Prairie Voices

I’m going to depart from my normal practice of turning weekly writing duties over the ChatGTP and actually commit my own words to the NDQ blog.

This past weekend, I had a chance to read Molly Rozum’s Grasslands Grown: Creating Place on the U.S. Northern Plains and Canadian Prairie (Nebraska 2021). Rozum argues that the first generation of settlers born on the grassland plains of the Dakotas and Prairie Provinces played a vital role in creating a sense of place and identity for white settler society of this region. In fact, she argues that the creation of this settler identity was part of a larger colonial process that involved the overwriting of Native American understandings of the landscape and replacing it with a view deeply embedded in settler experiences on the land. NDQ which was begun in 1910 certain contributed to this process as did the many other vaguely modernist “Little Magazines” which sought both to embrace and to create regional voices across the US. I prattle on about Rozum’s book, albeit in a rather personal and discursive way, on my blog here, and the following paragraphs are largely extracted from that text. 

Readers of the Quarterly might enjoy Rozum’s efforts to connect the developing sense of regional identity to both global and local trends in literature. This led me to start to root around in early 20th century literature from folks who grew up on the Northern Plains. For example, I discovered the work of Robert McAlmon whose book of poems, Explorations (London 1921), interlaces his travels (after his marriage of convenience to the writer Annie Winifred Ellerman [pen name Bryher] which provided him with a significant source of income) with images of the grassland prairies. He went on the live in New York and then Paris where he founded the literary magazine Contact with William Carlos Williams (which is now available via the HathiTrust), started a small press of the same name, and publish poetry, short stories, and the novel Village: As It Happened Through a Fifteen Year Period (Contact 1924). Despite his galavanting Parisian lifestyle, he continued to cultivate a voice grounded in a sense of place on the prairies. Perhaps because of his travels, he recognized this commitment to regionalism as a tonic for the dreadful character of the modern world. 
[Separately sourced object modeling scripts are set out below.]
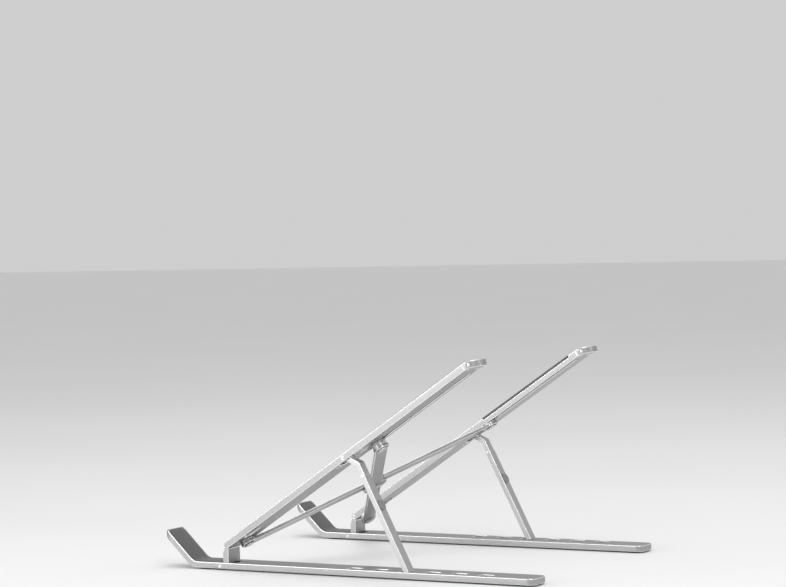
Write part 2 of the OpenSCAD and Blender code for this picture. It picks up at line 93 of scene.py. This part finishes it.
# Grooves in the rubber pieces, and the rounding of their edges
RUBBER_EDGE = 0.3 * MM
GROOVE_CUTS = (-0.5, -0.25, 0.25, 0.5)   # across a groove, as shares of its width
GROOVE_FLOOR = 0.3                       # vertices nearer its middle line than this share move down
PAD_GROOVE = {"width": 0.9 * MM, "depth": 0.22 * MM, "end": 2.4 * MM}
FOOT_GROOVE = {"width": 1.2 * MM, "depth": 0.35 * MM, "end": 1.6 * MM}
FACING_UP = 0.7
HOOK_PAD_GROOVES = 0
RAIL_PAD_GROOVES = 5
FOOT_GROOVES = 4

# Studio: each softbox's name, place, size and power, then the surround and the floor
SOFTBOXES = (
    ("side_softbox", (1.3, -0.75, 0.4), (1.0, 0.7), 8.0),
    ("top_softbox", (0.1, 0.2, 1.6), (1.2, 1.2), 8.5),
    ("rear_softbox", (-0.5, 1.6, 0.7), (1.0, 0.6), 2.5),
    ("edge_softbox", (1.0, 1.0, 0.95), (0.6, 0.5), 4.5),
)
SURROUND_LIGHT = 0.62
FLOOR_HALF = 15
FLOOR_GAP = 0.02 * MM

SIDES = ("right", "left")


# ---- Facts from the frame ----

def body_of_node():
    """The body that each CAD node rides on."""
    return {n: body for body, nodes in record["behaviour"]["bodies"].items() for n in nodes}


def slot_of_node():
    """The material slot that each CAD node has."""
    return {part["node"]: part["material_slot"] for part in record["subparts"]}


def points_of(node):
    """A CAD node's vertices, each place once."""
    found = {tuple(round(c, 7) for c in v.co) for v in frame["nodes"][node].data.vertices}
    return np.array(sorted(found))


def spread_axes(node):
    """A node's mean point, the directions it spreads in, from least to most, and each spread."""
    points = points_of(node)
    centre = points.mean(0)
    spread, axes = np.linalg.eigh(np.cov((points - centre).T))
    return centre, axes.T, spread


BODY = body_of_node()
SLOT = slot_of_node()
MOUNT = {m["name"]: m for m in record["mounts"]}
RAIL_UP = Vector(MOUNT["laptop_rest"]["axis"])


# ---- Materials ----

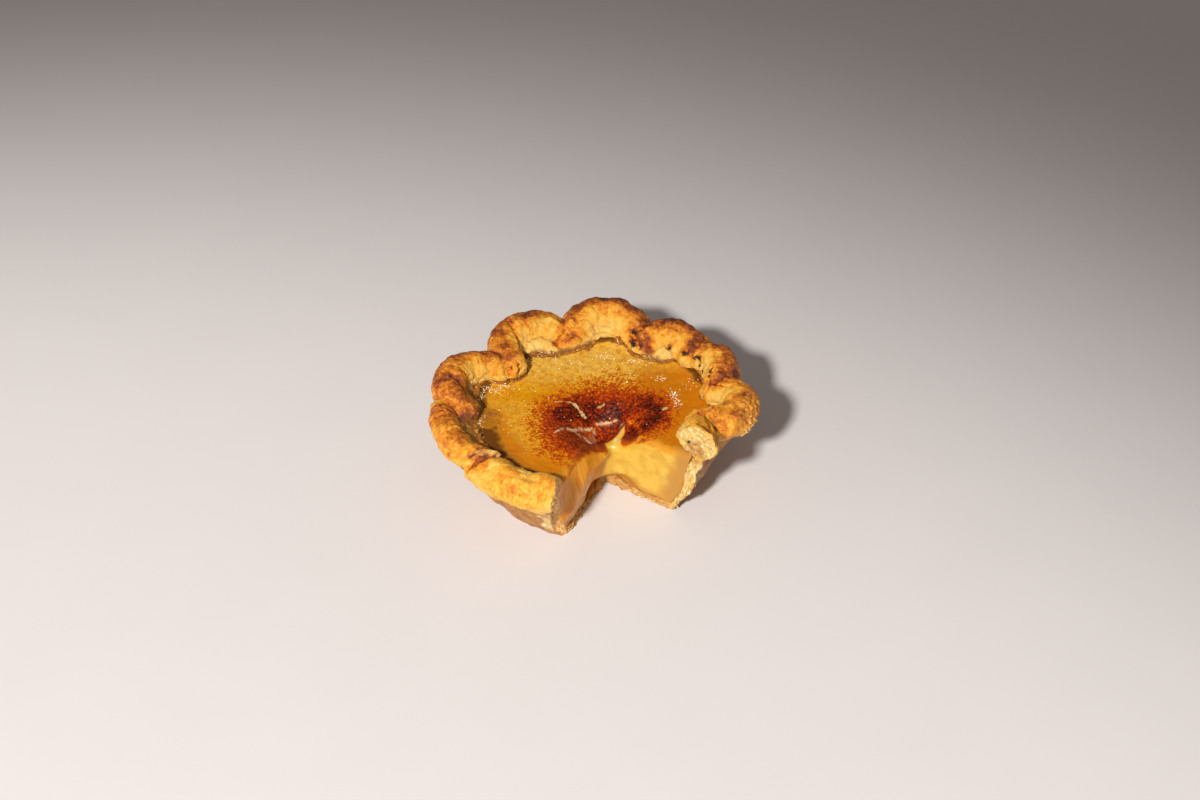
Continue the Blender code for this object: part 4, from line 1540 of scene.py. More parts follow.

I also was introduced to Clell Gannon another prairie poet and also a painter whose art contributed to the cover of North Dakota Quarterly in 1950s. If McAlmon’s work had all the literary pretensions of Modernism in interwar Paris, Gannon’s work was more homespun, but no less accomplished. In fact, there’s something about Gannon’s work that makes me want to republish his 1924 collection, Songs of the Bunch Grass Acres which features his endearing sketches and even more endearing poetry.

A slightly more absurd part of me has started to think about a mashup of McAlmon and Gannon where we invite some poets, writers, historians, and bon vivants (you always need one or two bon vivants to keep people from taking themselves too seriously) to combine passages of McAlmon and Gannon as a way to celebrate and invite critique of both of their works.

Would this be cliche? 

Absolutely. I might as well propose novel Village: As It Happened Through a Fifteen Year Period with Zombies.

On the other hand, it might be fun.

One Reply to “Prairie Voices”

  1. If you’re looking for mashup volunteers, consider me as an applicant. Although this prairie chicken will need to practice with my feather boa and French beret in order to compete as bon vivant.